Records shown:
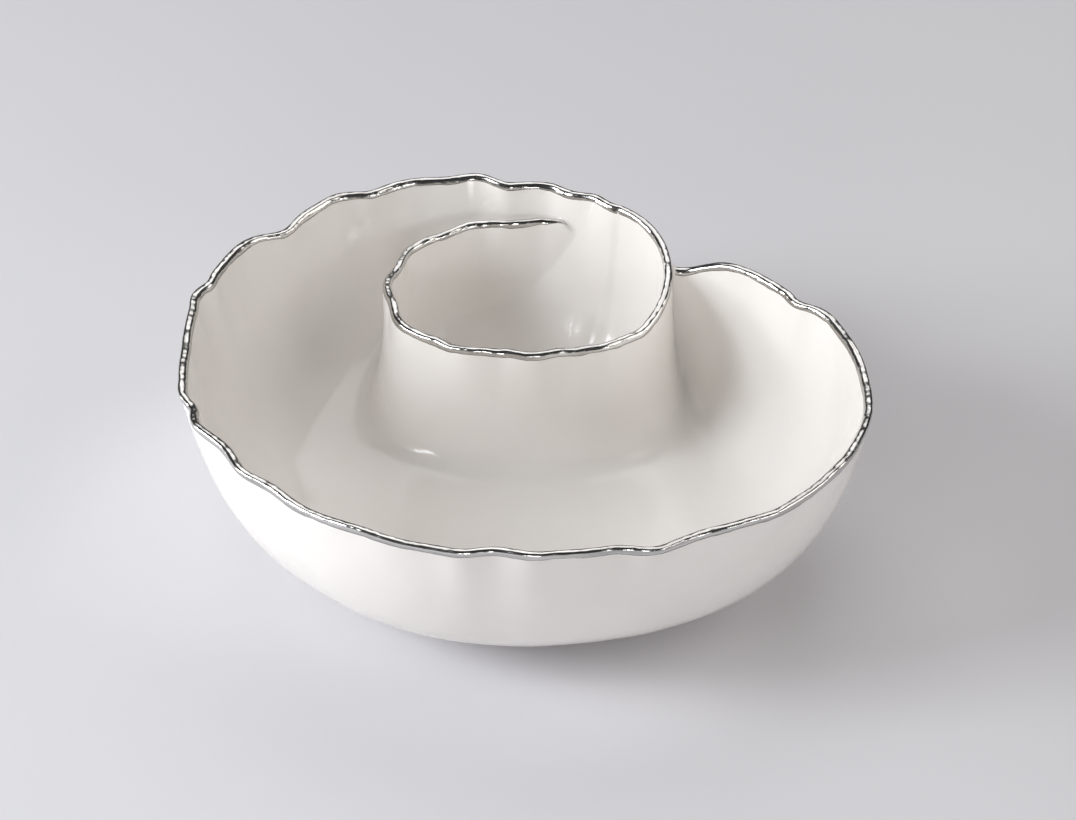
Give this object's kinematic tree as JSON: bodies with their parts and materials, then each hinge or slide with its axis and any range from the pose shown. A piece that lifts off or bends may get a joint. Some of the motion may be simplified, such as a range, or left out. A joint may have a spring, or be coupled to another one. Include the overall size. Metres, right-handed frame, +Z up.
{
  "type": "chip and dip server",
  "caption": "Round white porcelain tray whose wavy rim spirals inwards to form a dip well, with a silver lustre band along the rim.",
  "frame": {"origin": "on the table under the middle of the server's plan outline", "axes": "+Z up out of the bowl; -Y towards the front of the tray, with the dip well at +Y and the seam of the swirl at +X +Y"},
  "size_m": [0.2253, 0.2333, 0.0698],
  "materials": {
    "white_glaze": "clear glossy glaze over white porcelain",
    "bisque": "unglazed, wiped foot",
    "silver_lustre": "mirror-bright overglaze lustre"
  },
  "bodies": {
    "root": {"foot_ring": "bisque", "tray_floor": "white_glaze", "tray_wall": "white_glaze", "dip_wall": "white_glaze", "silver_rim": "silver_lustre"}
  },
  "joints": []
}
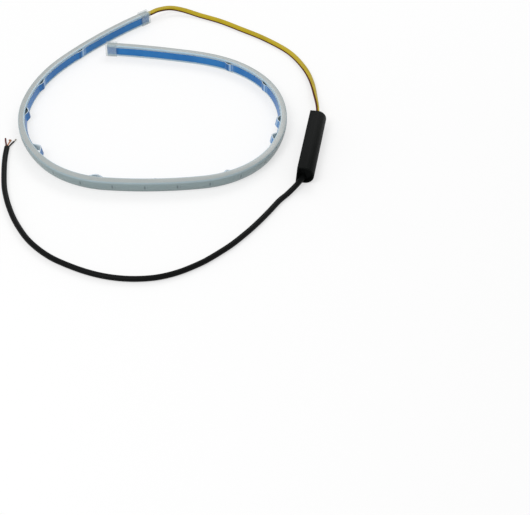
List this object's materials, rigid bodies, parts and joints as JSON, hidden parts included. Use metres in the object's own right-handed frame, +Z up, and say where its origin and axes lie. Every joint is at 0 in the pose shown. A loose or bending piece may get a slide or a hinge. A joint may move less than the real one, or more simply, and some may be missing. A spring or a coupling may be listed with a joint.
{
  "type": "daytime running light",
  "caption": "Flexible silicone light strip in an open loop, with end caps, an inline controller, a flat lead and a round supply cable with bare ends.",
  "frame": {"origin": "middle of the footprint of the strip and the controller, on the surface that they lie on", "axes": "+Z up from the table, +X to the right and +Y away from the viewer of the picture"},
  "size_m": [0.2164, 0.313, 0.012],
  "materials": {
    "milky_silicone": "satin, milky and translucent",
    "clear_silicone": "satin, translucent",
    "flex_film": "satin white film",
    "foam_tape": "matte translucent foam",
    "blue_liner": "satin film with creases",
    "yellow_insulation": "satin",
    "red_insulation": "satin",
    "black_insulation": "satin",
    "black_housing": "satin moulded",
    "potting": "satin",
    "board_green": "solder mask",
    "chip_body": "matte",
    "capacitor_can": "satin",
    "led_body": "satin",
    "cable_jacket": "satin",
    "copper_strands": "bare copper",
    "tinned_strands": "tinned"
  },
  "bodies": {
    "root": {"silicone_sleeve": "milky_silicone", "lead_end_cap": "clear_silicone", "blank_end_cap": "clear_silicone", "flex_board": "flex_film", "adhesive_tape": "foam_tape", "release_liner": "blue_liner", "lead_wire_yellow": "yellow_insulation", "lead_wire_red": "red_insulation", "lead_wire_black": "black_insulation", "controller_housing": "black_housing", "lead_plug": "potting", "cable_plug": "potting", "circuit_board": "board_green", "microcontroller": "chip_body", "power_transistor_1": "chip_body", "power_transistor_2": "chip_body", "power_transistor_3": "chip_body", "smoothing_capacitor": "capacitor_can", "polarity_diode": "chip_body", "cable_sheath": "cable_jacket", "core_red": "red_insulation", "core_copper": "copper_strands", "core_black": "black_insulation", "core_black_tip": "tinned_strands", "led_01": "led_body", "led_02": "led_body", "led_03": "led_body", "led_04": "led_body", "led_05": "led_body", "led_06": "led_body", "led_07": "led_body", "led_08": "led_body", "led_09": "led_body", "led_10": "led_body", "led_11": "led_body", "led_12": "led_body", "led_13": "led_body", "led_14": "led_body", "led_15": "led_body", "led_16": "led_body", "led_17": "led_body", "led_18": "led_body", "led_19": "led_body", "led_20": "led_body", "led_21": "led_body", "led_22": "led_body", "led_23": "led_body", "led_24": "led_body", "led_25": "led_body", "led_26": "led_body", "led_27": "led_body", "led_28": "led_body"}
  },
  "joints": []
}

Request:
From the records above, extract every entry verbatim.

Solved problem:
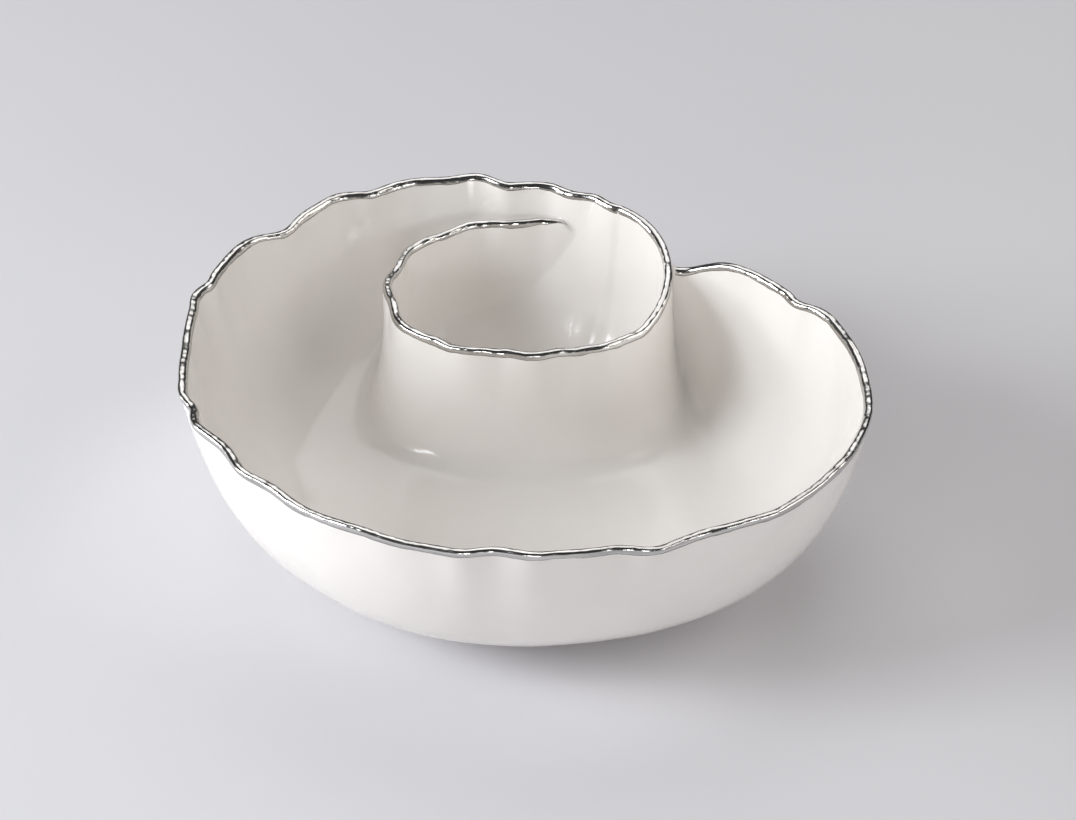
Give this object's kinematic tree as JSON: bodies with their parts and materials, then each hinge or slide with its axis and any range from the pose shown. A piece that lifts off or bends may get a joint. Some of the motion may be simplified, such as a range, or left out. A joint may have a spring, or be coupled to another one. Include the overall size. Metres, right-handed frame, +Z up.
{
  "type": "chip and dip server",
  "caption": "Round white porcelain tray whose wavy rim spirals inwards to form a dip well, with a silver lustre band along the rim.",
  "frame": {"origin": "on the table under the middle of the server's plan outline", "axes": "+Z up out of the bowl; -Y towards the front of the tray, with the dip well at +Y and the seam of the swirl at +X +Y"},
  "size_m": [0.2253, 0.2333, 0.0698],
  "materials": {
    "white_glaze": "clear glossy glaze over white porcelain",
    "bisque": "unglazed, wiped foot",
    "silver_lustre": "mirror-bright overglaze lustre"
  },
  "bodies": {
    "root": {"foot_ring": "bisque", "tray_floor": "white_glaze", "tray_wall": "white_glaze", "dip_wall": "white_glaze", "silver_rim": "silver_lustre"}
  },
  "joints": []
}
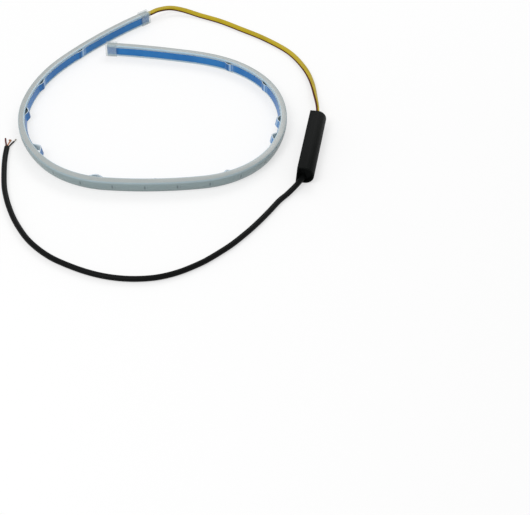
List this object's materials, rigid bodies, parts and joints as JSON, hidden parts included. Use metres in the object's own right-handed frame, +Z up, and say where its origin and axes lie. Every joint is at 0 in the pose shown. A loose or bending piece may get a slide or a hinge. A joint may move less than the real one, or more simply, and some may be missing. A spring or a coupling may be listed with a joint.
{
  "type": "daytime running light",
  "caption": "Flexible silicone light strip in an open loop, with end caps, an inline controller, a flat lead and a round supply cable with bare ends.",
  "frame": {"origin": "middle of the footprint of the strip and the controller, on the surface that they lie on", "axes": "+Z up from the table, +X to the right and +Y away from the viewer of the picture"},
  "size_m": [0.2164, 0.313, 0.012],
  "materials": {
    "milky_silicone": "satin, milky and translucent",
    "clear_silicone": "satin, translucent",
    "flex_film": "satin white film",
    "foam_tape": "matte translucent foam",
    "blue_liner": "satin film with creases",
    "yellow_insulation": "satin",
    "red_insulation": "satin",
    "black_insulation": "satin",
    "black_housing": "satin moulded",
    "potting": "satin",
    "board_green": "solder mask",
    "chip_body": "matte",
    "capacitor_can": "satin",
    "led_body": "satin",
    "cable_jacket": "satin",
    "copper_strands": "bare copper",
    "tinned_strands": "tinned"
  },
  "bodies": {
    "root": {"silicone_sleeve": "milky_silicone", "lead_end_cap": "clear_silicone", "blank_end_cap": "clear_silicone", "flex_board": "flex_film", "adhesive_tape": "foam_tape", "release_liner": "blue_liner", "lead_wire_yellow": "yellow_insulation", "lead_wire_red": "red_insulation", "lead_wire_black": "black_insulation", "controller_housing": "black_housing", "lead_plug": "potting", "cable_plug": "potting", "circuit_board": "board_green", "microcontroller": "chip_body", "power_transistor_1": "chip_body", "power_transistor_2": "chip_body", "power_transistor_3": "chip_body", "smoothing_capacitor": "capacitor_can", "polarity_diode": "chip_body", "cable_sheath": "cable_jacket", "core_red": "red_insulation", "core_copper": "copper_strands", "core_black": "black_insulation", "core_black_tip": "tinned_strands", "led_01": "led_body", "led_02": "led_body", "led_03": "led_body", "led_04": "led_body", "led_05": "led_body", "led_06": "led_body", "led_07": "led_body", "led_08": "led_body", "led_09": "led_body", "led_10": "led_body", "led_11": "led_body", "led_12": "led_body", "led_13": "led_body", "led_14": "led_body", "led_15": "led_body", "led_16": "led_body", "led_17": "led_body", "led_18": "led_body", "led_19": "led_body", "led_20": "led_body", "led_21": "led_body", "led_22": "led_body", "led_23": "led_body", "led_24": "led_body", "led_25": "led_body", "led_26": "led_body", "led_27": "led_body", "led_28": "led_body"}
  },
  "joints": []
}